Thursday, December 17, 2009

Earwax

Few things distinguish the British and the Americans quite as much as breakfast preferences.

For example, many of us British will happily consume Marmite which I have heard more than one American refer to as “tasting of earwax”. (It is only male Americans who say this, leading me to assume that female Americans have never experienced the joys of an exploratory dig around the lug-ole followed by a tentative testing of the result – I believe the correct word here may be “Eeeewwwww”. Girls, you don’t know what you’re missing, and I advise you to keep it that way)

Similarly, many Americans (and I’m with you here) will enthuse over peanut butter and jelly (though I, as a snob, insist upon the finest conserves, with big lumps of fruit in rather than the rather insipid jelly). Lots of Brits, though, have less than complimentary things to say about this culinary combo.

Imagine, then, if you will, my mingled feelings of delight and horror when I encountered a person this morning (she runs our restaurant in the office, which explains a lot) who eats Peanut Butter and Marmite on toast for breakfast. Personally, I find the idea abhorrent in the extreme. However, it immediately presented me with a mental image of those “Venn Diagrams” I learned about as a kid, when doing set-theory. Remember, all those circles with intersections? In my mental picture, the circles have the entire American and UK populations in them but the intersection for PB&M (I cant bring myself to type it again) has one single, solitary, lonely person in it.

That explains the horror, but why the delight?

Simple, really. Usually, the lone occupant of the ‘Billy-no-mates intersection’ is none other than yours truly. For once, I can feel normal. Ish.

5 comments:

NikkiF said...

For more wonderful uses of Venn diagrams, check out the 'Graphjam' tab on icanhascheezburger - you may even find that your venn diagram is there already!

Anonymous said...

I live with a PB&M person so there is definitely more than one in existance

Stilitano said...

I'd never heard of Marmite until a podcast from New Zealand called Claybourne called it into existence for me.

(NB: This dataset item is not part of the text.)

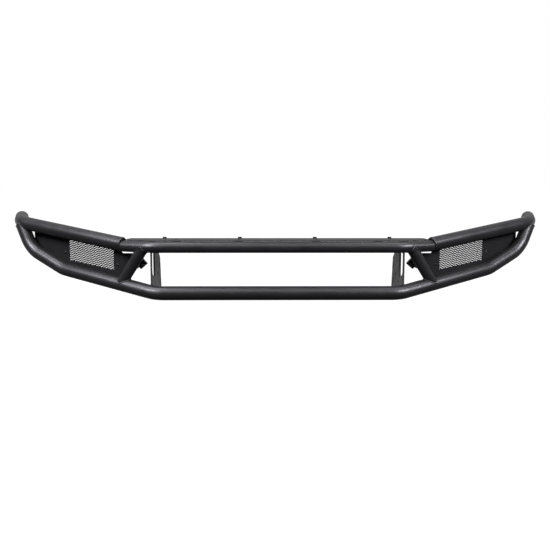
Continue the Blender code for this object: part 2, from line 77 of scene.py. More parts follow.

Not sure I'd enjoy anything with the tagline "A Yeast Derivative."

Pandorasblogs said...

I don't know about PB&M but i have always loved Marmite and honey on toast. I'm a brit living in Canada - we can get marmite here but it has totally different ingredients from the UK stuff and tastes wrong wrong wrong! All our Brit visitors have to present us with two large jars before they are allowed over the threshold. It is our bed and board tax!